The Burnham Foundation, a private nonprofit organization, “was set up with assets of Roberta and mine to be our mechanism to do our philanthropy,” he says. “We decided over 20 years ago we wanted to give more of our assets away, to be more community citizens, and we needed not just a vehicle but to build a discipline.

“It turned out to be more advantageous for us than anticipated. Once you give away assets to a foundation, you then have to manage those not only in accordance with IRS rules, but it is incumbent to do it on a sustainable basis, which means a regular basis, which means it’s more of a job to give away one’s money. There’s a lot of planning and investing of those assets.”

He says the Burnham Foundation imposes a discipline of steady giving from year to year, rather than reducing or eliminating its donations during downturns in the economy.

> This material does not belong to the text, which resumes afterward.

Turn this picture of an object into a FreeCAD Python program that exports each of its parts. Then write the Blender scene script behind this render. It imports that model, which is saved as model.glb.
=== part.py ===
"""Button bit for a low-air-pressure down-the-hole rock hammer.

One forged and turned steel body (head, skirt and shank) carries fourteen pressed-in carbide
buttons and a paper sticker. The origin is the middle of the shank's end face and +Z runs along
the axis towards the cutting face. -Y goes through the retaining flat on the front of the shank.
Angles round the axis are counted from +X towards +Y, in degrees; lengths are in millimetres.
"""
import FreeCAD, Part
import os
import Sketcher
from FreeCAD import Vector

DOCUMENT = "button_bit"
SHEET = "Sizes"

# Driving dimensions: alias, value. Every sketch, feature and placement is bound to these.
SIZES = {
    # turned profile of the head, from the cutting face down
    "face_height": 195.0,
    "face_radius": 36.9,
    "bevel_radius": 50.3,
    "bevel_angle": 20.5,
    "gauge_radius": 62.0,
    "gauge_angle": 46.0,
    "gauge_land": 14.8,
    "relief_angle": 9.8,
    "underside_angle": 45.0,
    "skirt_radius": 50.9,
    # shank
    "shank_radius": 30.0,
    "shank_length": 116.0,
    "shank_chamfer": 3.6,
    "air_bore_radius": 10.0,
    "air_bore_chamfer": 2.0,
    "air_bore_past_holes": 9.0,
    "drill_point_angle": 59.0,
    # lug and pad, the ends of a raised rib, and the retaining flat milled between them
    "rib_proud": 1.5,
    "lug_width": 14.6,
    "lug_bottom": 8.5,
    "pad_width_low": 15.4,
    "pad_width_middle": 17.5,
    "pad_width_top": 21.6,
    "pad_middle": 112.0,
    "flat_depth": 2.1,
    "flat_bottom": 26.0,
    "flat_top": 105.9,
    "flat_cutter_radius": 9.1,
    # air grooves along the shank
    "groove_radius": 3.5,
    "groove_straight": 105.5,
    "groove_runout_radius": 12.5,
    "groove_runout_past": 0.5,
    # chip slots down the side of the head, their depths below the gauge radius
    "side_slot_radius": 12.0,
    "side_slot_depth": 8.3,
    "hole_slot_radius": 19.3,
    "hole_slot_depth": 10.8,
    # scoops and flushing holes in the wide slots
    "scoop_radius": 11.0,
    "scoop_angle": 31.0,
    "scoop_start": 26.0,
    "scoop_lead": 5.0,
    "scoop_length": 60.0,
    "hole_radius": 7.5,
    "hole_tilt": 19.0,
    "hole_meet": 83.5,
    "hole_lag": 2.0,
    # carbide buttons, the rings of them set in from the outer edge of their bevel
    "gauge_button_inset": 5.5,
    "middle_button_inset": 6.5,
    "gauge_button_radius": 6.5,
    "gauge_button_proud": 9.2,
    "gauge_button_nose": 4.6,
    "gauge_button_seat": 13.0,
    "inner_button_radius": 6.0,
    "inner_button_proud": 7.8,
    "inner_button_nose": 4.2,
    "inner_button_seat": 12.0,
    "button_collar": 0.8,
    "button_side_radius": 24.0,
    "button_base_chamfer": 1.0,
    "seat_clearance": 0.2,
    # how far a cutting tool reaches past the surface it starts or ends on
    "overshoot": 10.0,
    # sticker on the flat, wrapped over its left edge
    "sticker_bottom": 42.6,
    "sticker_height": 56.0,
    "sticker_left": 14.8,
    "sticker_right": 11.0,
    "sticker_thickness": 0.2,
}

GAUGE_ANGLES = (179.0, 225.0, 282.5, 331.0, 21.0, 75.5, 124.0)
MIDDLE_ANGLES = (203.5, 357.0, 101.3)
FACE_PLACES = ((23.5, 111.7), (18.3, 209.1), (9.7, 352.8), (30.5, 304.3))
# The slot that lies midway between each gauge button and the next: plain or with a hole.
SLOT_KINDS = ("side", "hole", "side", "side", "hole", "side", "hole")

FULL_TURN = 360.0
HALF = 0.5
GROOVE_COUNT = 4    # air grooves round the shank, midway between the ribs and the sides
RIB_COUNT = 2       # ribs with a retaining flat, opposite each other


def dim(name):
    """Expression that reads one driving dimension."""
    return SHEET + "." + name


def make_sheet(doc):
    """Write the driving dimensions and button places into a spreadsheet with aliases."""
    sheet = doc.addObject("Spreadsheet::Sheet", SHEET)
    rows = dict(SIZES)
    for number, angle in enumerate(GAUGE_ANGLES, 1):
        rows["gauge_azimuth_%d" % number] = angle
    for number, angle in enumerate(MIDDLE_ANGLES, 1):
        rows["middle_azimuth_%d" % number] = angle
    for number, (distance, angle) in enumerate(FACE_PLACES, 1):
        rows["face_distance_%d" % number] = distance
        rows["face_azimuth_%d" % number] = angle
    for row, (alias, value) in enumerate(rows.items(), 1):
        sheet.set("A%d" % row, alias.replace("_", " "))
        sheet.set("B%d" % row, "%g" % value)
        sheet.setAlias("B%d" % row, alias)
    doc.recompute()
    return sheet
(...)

“That has been a wonderful way for us. There are other ways of doing this, by setting up funds at The San Diego Foundation, for instance, or other vehicles. This is the way we did it. It’s freestanding, not associated with The San Diego Foundation. I am president of the foundation. Roberta is vice president. The foundation has never had employees. I have the benefit and the gift of Burnham Real Estate Services’ accounting department and secretarial help and other administrative abilities that also are contributed to the foundation. The quid pro quo is that many things that the foundation supports are in the name of, or at the request of, the Burnham Real Estate Services team and also on a parallel basis, John Burnham Insurance Services.”

Burnham still chairs, but does not operate, those companies that he sold to employees in 1986. John Burnham Insurance re-sold a year ago to Union Bank of California, and so Burnham suspects he won’t be chairing insurance company board meetings much longer.

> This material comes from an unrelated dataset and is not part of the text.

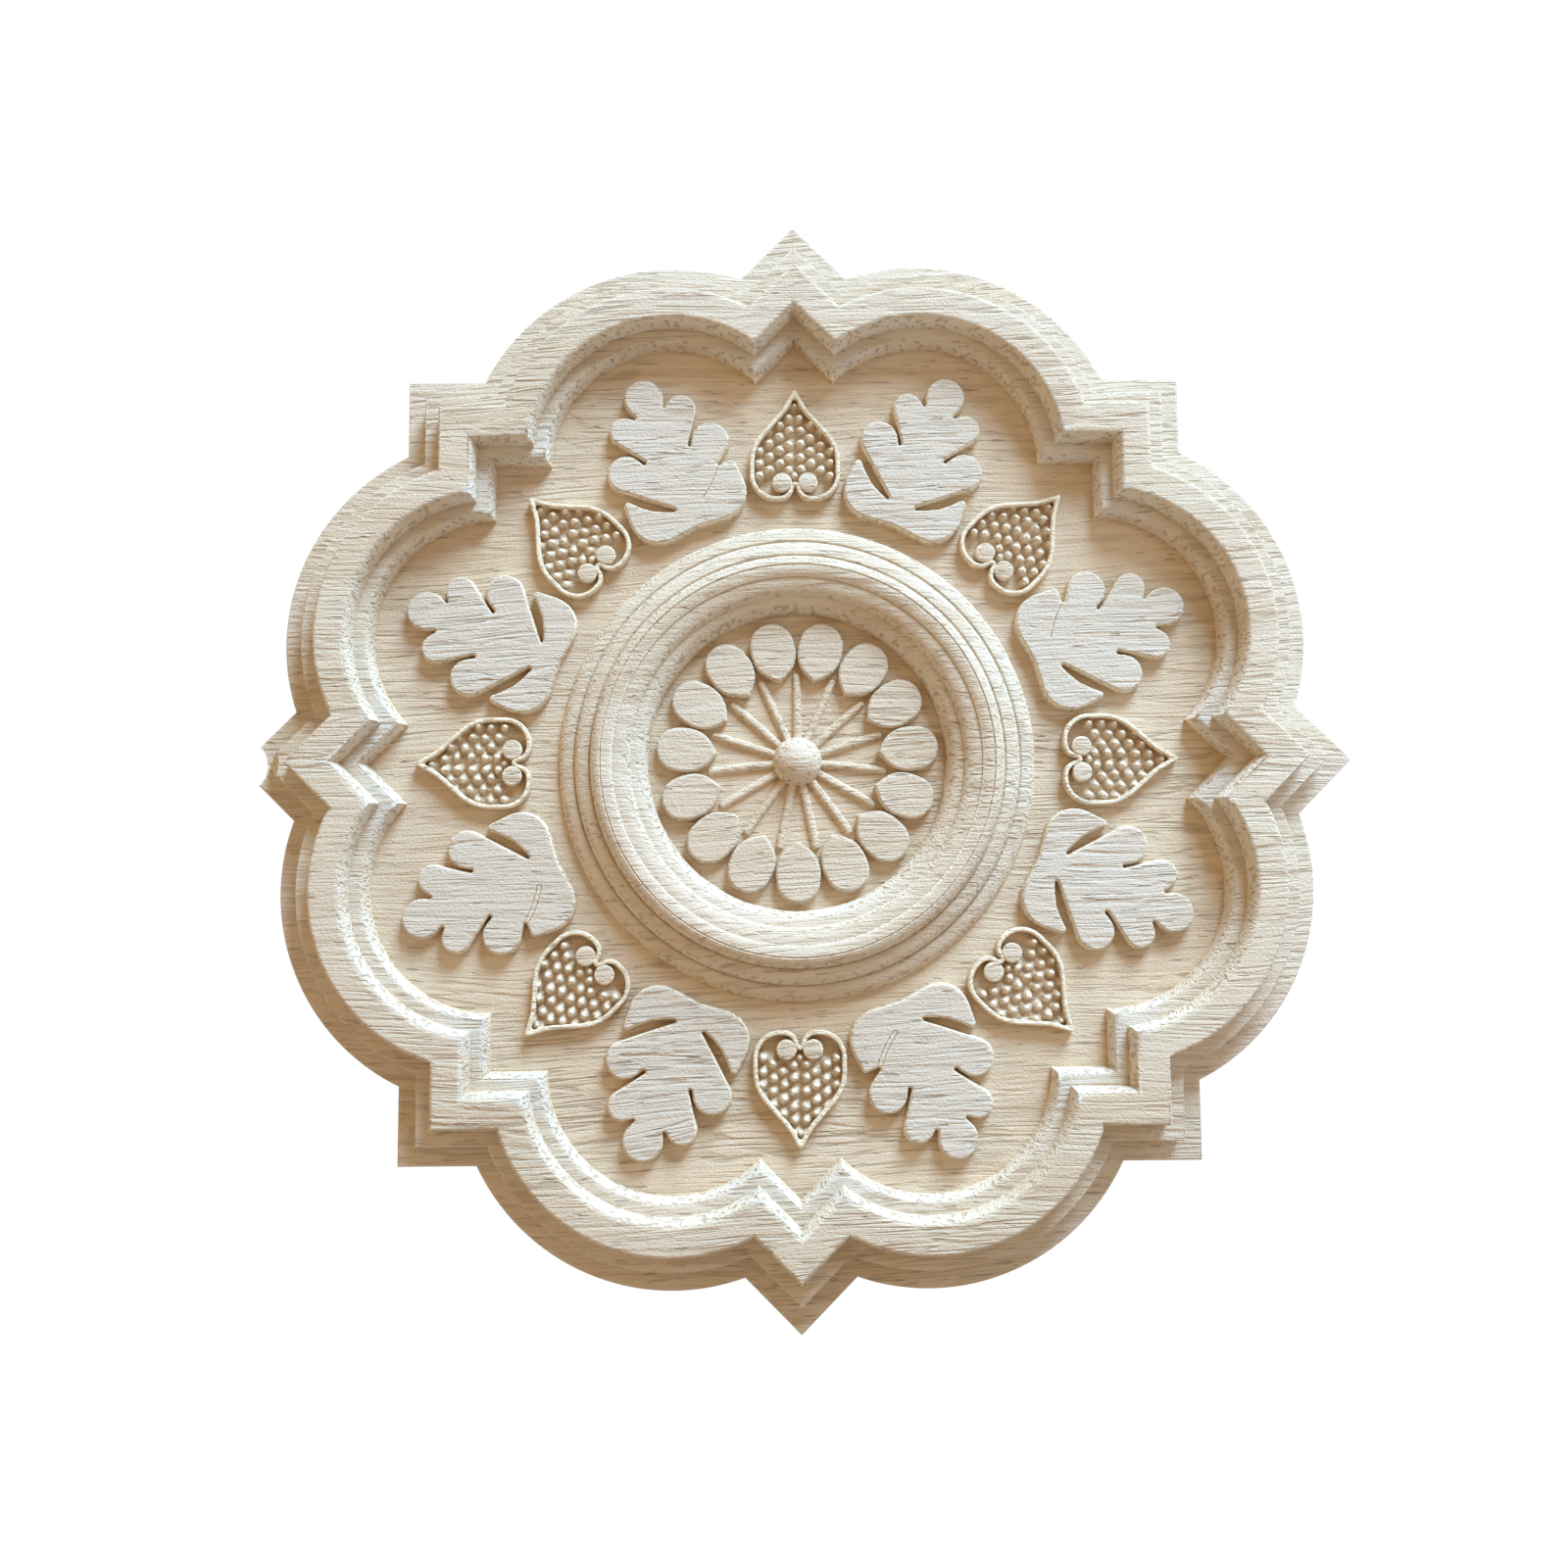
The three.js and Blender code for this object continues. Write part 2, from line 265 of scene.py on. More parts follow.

In recent years, the Burnham Foundation has distributed about $500,000 a year, about half to the Burnham Institute and more recently half to UCSD. Recipients other than the two biggies often receive matching funds out of Malin and Roberta’s own pockets. He counts about 40 lesser beneficiaries, ranging from donations of $2,000 to $25,000.

“I have taken care of my children adequately, in the opinion of Roberta and me. They’ll get an adequate amount of our estate. On the other hand, I do feel a need and obligation in the philanthropic world. Therefore, I’ve already given a substantial portion of my estate away.” He estimates about 40 percent of his maximum estate has been donated.

“The Burnham Institute and UCSD are the epitome of where Roberta and I have have our main interests, in health care and sciences, plus education. I’m as interested in K-through-12 as I am in higher education. (Burnham has led campaigns to elect trustees of the San Diego Unified School District.)

“There are of course many choices in those fields. We don’t attempt to cover too many. About seven or eight years ago Roberta and I decided we should concentrate on one or two major efforts, as opposed to a whole bunch of smaller efforts, although we can and do participate with several recipients in a major sense, helping them with their needs, not just with our (money), but our ideas, participation, organizational skills, Rolodex, watching their progress and enjoying their success, rather than doing what many other people do, not giving away anything while they’re vertical and only giving it away when they’re horizontal.

“Most of the things we’ve supported are in San Diego County. We’ve enjoyed the YMCA countywide, the San Diego Hall of Champions, the United Way.” Outside of town, the Burnhams have been most generous with his alma mater, Stanford University, where he earned a bachelor’s degree in industrial engineering.

“For the last 25 years, I think my greatest strength has been trying to look out over the horizon and recognizing the needs and important issues that are going to be in front of us, and trying to figure out solutions as quickly as possible, and designing a program that I can turn over to other people. I’m not very good at sitting in committees every Tuesday morning of my life, or anything of a routine nature. I’m much better off at the front end, getting them started and turning them over.

“On this Kyoto Laureate Symposium, I had no idea of its magnitude on an international basis, and here we (San Diegans) have had our hands around part of that. I was led to believe if we didn’t do a much better job, the Kyoto Prize organizers would lose San Diego as a venue. So I immediately jumped in with both feet and some ideas, which everyone seemed to welcome, and hopefully we’ll solidify its exposure and San Diego will remain a permanent venue. When that happens, I’m out of there and onto something else.

“Not to be boasting, but my skills are in the up-front areas of these things. I went and visited Irwin Jacobs and I told him I was giving him the first exclusive presentation to have this title sponsorship (of the Kyoto Laureate Symposium dinner), and he said he’d like to do that and they’d get back to us, and they did.” So, for $25,000, Qualcomm will become the title sponsor of the Kyoto Laureate dinner in March 2004.

Burnham says he’s spent only about 15 hours on the Kyoto Laureate Symposium, enlisting Marsha Chandler at UCSD, enlisting Jacobs and Qualcomm, raising scholarship levels, and rallying educational leaders throughout the county.

Oh, one more thing about the much maligned George Mitrovich, a philanthropist who hasn’t much money at all, but who gives enormous time trying to do good deeds. “I’ve never known anyone more community-minded than George, nor someone who can deal better with people on a very high plane or with people from every walk of life,” says Burnham. “He has a quality group of contacts around the country that’s amazing to me. And he’s very gifted with words. And he’s not my best friend.”